# [TASK INSTRUCTIONS]
Among the entries that follow, the required portion opens with the line containing "obj.parent = empty" and closes with the line containing "obj.data.transform(world)". Give that portion again exactly, and nothing else.

(Records with modeling code)
____________________

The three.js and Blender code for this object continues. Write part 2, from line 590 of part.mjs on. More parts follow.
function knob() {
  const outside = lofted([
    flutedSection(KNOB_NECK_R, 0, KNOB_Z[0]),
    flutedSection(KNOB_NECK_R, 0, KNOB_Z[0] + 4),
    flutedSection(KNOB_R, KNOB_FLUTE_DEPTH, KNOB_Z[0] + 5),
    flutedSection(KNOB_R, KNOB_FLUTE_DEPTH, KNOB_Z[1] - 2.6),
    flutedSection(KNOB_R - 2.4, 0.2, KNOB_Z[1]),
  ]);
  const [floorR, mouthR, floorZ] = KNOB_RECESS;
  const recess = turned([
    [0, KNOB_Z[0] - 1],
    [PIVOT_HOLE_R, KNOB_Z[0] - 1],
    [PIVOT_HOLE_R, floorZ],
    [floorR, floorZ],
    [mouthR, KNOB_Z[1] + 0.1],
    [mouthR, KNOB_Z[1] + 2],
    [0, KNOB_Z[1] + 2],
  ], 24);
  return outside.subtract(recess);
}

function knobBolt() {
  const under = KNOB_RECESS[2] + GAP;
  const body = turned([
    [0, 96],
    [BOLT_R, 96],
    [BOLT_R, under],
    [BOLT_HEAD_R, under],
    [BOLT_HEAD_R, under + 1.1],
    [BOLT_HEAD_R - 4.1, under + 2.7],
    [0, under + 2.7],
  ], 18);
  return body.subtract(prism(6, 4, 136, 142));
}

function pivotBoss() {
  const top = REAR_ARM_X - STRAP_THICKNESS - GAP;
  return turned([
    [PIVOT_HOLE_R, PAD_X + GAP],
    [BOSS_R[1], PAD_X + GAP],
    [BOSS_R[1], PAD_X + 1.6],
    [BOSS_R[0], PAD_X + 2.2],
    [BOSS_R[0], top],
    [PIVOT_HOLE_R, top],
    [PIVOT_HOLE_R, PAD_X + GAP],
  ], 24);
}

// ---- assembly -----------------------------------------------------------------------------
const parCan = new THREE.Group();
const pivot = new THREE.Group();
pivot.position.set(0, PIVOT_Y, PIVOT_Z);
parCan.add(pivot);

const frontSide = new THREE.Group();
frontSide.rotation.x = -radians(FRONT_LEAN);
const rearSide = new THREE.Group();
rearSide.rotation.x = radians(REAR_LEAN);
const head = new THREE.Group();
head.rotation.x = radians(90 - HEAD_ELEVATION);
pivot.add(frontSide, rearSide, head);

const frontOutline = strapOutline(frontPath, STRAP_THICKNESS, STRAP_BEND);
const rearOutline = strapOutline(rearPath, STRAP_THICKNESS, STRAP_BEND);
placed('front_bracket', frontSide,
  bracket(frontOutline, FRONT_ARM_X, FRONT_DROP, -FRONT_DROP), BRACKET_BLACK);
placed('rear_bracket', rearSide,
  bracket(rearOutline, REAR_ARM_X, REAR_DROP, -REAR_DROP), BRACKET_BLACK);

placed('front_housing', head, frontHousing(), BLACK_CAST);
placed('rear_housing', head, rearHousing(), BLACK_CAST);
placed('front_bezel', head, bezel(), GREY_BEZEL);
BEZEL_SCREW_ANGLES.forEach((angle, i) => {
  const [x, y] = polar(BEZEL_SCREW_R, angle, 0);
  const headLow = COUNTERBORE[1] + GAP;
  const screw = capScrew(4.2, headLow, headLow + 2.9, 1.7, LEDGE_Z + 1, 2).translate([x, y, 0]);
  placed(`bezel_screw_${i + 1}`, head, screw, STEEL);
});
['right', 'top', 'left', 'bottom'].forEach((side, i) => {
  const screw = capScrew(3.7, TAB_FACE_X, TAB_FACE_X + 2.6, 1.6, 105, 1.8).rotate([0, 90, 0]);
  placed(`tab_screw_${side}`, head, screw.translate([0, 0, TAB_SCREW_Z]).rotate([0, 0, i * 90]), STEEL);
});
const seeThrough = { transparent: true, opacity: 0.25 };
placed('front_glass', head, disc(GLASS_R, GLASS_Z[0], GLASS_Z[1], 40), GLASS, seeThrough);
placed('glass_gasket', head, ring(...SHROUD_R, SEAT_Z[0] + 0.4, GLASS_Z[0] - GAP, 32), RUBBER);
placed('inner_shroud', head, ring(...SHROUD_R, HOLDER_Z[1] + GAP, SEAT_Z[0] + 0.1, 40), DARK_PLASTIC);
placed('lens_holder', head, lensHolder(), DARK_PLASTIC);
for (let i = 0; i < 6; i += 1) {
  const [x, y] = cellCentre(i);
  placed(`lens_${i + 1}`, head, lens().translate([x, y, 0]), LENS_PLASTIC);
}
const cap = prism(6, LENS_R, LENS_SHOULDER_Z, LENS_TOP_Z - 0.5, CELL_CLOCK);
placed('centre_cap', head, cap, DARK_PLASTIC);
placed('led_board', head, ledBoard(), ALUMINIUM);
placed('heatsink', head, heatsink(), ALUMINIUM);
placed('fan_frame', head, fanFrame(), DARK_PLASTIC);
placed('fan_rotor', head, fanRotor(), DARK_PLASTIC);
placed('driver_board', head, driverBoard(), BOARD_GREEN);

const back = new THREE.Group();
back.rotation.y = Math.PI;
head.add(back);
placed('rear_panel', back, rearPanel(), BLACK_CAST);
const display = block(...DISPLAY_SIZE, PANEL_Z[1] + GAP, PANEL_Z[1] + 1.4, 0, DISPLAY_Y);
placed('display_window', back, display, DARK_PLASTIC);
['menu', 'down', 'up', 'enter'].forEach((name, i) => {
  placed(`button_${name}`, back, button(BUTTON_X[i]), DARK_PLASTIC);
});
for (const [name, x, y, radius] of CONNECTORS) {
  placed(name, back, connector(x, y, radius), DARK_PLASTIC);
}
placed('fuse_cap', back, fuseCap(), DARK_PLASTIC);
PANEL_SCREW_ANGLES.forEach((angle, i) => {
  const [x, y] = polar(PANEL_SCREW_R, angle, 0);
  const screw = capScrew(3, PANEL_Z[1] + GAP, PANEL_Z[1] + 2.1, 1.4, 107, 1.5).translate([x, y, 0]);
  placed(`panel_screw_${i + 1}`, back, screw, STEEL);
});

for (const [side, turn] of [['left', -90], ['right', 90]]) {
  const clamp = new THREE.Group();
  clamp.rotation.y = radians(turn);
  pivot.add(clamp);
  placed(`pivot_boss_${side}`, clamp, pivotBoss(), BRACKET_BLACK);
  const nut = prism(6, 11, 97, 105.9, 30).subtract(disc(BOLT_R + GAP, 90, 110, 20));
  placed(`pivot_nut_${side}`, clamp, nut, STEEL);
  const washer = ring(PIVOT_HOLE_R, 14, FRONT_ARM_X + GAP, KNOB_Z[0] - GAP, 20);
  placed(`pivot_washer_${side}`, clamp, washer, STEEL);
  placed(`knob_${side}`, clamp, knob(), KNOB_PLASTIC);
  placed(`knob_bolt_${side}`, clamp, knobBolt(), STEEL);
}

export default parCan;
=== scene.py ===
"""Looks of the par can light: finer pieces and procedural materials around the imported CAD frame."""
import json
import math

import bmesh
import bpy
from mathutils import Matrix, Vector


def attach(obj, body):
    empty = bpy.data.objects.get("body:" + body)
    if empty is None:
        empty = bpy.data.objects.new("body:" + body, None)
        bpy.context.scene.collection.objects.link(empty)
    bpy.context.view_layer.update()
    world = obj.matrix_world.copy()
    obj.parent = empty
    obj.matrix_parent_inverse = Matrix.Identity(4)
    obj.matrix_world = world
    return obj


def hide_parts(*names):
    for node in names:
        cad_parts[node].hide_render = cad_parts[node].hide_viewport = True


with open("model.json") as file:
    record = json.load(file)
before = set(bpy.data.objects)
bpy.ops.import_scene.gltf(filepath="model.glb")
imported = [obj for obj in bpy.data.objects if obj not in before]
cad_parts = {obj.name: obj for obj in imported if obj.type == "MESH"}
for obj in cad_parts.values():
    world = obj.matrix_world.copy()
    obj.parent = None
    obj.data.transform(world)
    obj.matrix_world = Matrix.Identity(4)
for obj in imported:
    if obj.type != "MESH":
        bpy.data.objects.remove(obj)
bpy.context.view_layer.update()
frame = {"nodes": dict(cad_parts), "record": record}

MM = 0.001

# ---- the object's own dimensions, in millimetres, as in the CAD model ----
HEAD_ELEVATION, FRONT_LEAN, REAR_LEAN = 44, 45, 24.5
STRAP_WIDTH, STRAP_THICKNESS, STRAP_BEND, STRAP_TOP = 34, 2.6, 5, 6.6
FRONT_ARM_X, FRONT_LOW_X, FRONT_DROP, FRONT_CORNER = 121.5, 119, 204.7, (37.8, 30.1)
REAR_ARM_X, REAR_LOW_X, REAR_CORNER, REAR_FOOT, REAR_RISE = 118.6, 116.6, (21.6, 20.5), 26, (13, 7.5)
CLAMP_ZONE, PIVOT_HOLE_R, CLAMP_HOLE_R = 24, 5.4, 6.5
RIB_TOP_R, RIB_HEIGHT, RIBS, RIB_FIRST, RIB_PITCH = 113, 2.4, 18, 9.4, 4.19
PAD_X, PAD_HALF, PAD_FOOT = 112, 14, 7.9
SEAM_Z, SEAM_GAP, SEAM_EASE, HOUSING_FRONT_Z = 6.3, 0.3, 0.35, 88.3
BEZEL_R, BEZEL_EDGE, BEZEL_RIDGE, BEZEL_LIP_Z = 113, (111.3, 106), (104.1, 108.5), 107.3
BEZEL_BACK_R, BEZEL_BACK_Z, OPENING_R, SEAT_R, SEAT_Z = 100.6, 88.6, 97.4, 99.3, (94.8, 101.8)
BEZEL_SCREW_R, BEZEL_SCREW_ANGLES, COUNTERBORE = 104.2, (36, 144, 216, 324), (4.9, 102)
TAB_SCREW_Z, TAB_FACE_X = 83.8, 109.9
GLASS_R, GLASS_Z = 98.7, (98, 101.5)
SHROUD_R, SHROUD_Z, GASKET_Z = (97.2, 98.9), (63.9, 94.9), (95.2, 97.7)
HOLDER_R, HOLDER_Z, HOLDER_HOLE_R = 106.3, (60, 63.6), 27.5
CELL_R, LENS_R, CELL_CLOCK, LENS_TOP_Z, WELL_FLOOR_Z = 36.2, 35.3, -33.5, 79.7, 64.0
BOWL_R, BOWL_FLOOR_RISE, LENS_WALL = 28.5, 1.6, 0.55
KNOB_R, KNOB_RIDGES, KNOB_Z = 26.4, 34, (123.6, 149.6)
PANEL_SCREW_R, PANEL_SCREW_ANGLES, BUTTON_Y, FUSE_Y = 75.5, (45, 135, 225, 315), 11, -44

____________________

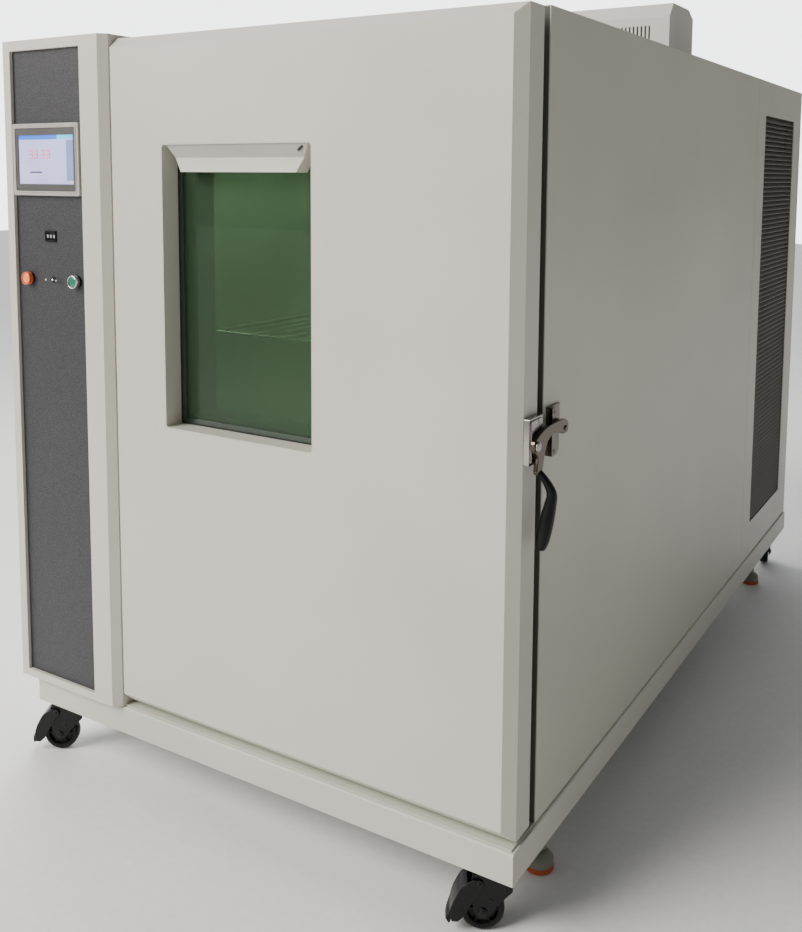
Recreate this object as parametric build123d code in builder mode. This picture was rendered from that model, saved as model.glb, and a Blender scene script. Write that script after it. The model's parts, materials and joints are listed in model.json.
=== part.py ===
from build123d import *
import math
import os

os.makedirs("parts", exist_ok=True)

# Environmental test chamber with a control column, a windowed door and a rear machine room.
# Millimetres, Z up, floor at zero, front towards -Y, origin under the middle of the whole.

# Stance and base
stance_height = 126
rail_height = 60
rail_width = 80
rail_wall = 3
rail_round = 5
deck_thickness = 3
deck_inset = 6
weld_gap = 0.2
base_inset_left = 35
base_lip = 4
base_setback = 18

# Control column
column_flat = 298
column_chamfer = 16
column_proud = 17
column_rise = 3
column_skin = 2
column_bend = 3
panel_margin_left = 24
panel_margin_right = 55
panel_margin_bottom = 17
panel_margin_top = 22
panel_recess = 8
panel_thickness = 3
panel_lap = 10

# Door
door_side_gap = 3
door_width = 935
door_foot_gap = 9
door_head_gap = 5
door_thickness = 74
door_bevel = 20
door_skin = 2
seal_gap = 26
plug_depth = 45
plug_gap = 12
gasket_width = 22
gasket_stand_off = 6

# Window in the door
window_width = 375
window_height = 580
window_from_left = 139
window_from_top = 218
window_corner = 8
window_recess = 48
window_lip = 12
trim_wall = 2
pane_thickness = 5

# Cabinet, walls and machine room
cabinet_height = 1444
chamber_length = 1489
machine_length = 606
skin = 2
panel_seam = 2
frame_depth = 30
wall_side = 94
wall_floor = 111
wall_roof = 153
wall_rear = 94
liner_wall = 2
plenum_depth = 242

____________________

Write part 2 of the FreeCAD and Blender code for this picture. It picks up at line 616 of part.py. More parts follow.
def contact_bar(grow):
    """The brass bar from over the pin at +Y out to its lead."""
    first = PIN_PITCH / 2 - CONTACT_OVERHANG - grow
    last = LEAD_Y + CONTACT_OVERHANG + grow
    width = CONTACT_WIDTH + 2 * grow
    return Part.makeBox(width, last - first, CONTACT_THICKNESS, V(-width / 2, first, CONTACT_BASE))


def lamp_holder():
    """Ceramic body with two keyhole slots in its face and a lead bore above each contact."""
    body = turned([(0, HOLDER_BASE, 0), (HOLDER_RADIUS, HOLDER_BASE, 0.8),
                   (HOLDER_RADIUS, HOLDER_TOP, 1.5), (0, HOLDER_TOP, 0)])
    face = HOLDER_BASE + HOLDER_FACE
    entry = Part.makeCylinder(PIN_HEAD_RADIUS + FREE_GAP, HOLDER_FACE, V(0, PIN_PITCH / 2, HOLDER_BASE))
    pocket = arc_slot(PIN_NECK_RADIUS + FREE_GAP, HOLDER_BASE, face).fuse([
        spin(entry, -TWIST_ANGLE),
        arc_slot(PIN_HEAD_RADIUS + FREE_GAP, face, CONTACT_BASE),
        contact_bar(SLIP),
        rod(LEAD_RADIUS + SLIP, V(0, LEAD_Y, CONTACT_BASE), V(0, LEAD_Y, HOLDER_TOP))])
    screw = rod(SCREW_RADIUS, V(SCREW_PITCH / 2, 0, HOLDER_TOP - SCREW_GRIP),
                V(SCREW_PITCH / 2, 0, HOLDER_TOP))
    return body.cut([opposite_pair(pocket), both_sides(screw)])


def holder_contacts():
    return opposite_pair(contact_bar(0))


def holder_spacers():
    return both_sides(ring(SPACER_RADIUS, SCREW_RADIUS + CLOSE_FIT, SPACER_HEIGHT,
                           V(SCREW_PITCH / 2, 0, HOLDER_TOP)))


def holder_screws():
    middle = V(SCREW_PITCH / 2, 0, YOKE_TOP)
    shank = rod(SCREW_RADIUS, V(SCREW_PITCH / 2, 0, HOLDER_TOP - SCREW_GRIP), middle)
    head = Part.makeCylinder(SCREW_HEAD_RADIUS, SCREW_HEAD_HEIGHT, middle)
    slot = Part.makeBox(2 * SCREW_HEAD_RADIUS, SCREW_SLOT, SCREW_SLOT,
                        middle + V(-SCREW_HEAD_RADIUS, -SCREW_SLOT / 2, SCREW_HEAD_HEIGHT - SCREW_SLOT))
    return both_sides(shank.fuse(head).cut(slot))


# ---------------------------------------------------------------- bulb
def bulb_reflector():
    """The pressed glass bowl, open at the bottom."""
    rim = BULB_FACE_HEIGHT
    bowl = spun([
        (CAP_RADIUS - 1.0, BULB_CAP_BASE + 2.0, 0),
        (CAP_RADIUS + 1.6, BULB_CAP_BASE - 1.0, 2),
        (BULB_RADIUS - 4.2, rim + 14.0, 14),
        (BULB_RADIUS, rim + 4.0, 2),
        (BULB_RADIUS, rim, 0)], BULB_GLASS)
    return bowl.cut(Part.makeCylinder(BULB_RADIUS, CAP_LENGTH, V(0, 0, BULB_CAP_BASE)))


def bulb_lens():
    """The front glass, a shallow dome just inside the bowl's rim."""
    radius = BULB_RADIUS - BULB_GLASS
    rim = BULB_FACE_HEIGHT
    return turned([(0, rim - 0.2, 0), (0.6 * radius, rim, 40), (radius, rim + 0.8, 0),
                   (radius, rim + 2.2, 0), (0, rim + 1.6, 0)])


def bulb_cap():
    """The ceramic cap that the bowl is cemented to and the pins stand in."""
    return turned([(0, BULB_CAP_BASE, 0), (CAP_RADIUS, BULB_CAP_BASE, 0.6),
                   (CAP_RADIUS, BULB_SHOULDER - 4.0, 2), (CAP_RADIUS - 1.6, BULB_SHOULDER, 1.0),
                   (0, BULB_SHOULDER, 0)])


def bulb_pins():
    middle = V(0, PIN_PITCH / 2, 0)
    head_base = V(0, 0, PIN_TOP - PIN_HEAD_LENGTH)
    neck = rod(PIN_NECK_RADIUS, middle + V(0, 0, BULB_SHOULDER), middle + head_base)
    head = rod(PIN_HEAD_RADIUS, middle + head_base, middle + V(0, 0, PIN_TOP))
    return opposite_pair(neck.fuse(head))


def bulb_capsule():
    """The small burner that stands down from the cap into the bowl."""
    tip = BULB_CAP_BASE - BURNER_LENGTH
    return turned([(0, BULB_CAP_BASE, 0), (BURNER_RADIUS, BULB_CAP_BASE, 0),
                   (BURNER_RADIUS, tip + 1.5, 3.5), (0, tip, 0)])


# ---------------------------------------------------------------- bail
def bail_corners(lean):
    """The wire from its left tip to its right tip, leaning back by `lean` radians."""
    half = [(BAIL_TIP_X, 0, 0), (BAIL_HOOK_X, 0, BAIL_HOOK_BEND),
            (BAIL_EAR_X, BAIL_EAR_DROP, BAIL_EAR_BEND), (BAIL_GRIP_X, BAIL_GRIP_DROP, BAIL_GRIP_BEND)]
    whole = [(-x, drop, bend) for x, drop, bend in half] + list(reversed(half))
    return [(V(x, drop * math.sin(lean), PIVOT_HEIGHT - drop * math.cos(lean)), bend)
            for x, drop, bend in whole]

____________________

# [RESPONSE TO THIS TASK]
    obj.parent = empty
    obj.matrix_parent_inverse = Matrix.Identity(4)
    obj.matrix_world = world
    return obj


def hide_parts(*names):
    for node in names:
        cad_parts[node].hide_render = cad_parts[node].hide_viewport = True


with open("model.json") as file:
    record = json.load(file)
before = set(bpy.data.objects)
bpy.ops.import_scene.gltf(filepath="model.glb")
imported = [obj for obj in bpy.data.objects if obj not in before]
cad_parts = {obj.name: obj for obj in imported if obj.type == "MESH"}
for obj in cad_parts.values():
    world = obj.matrix_world.copy()
    obj.parent = None
    obj.data.transform(world)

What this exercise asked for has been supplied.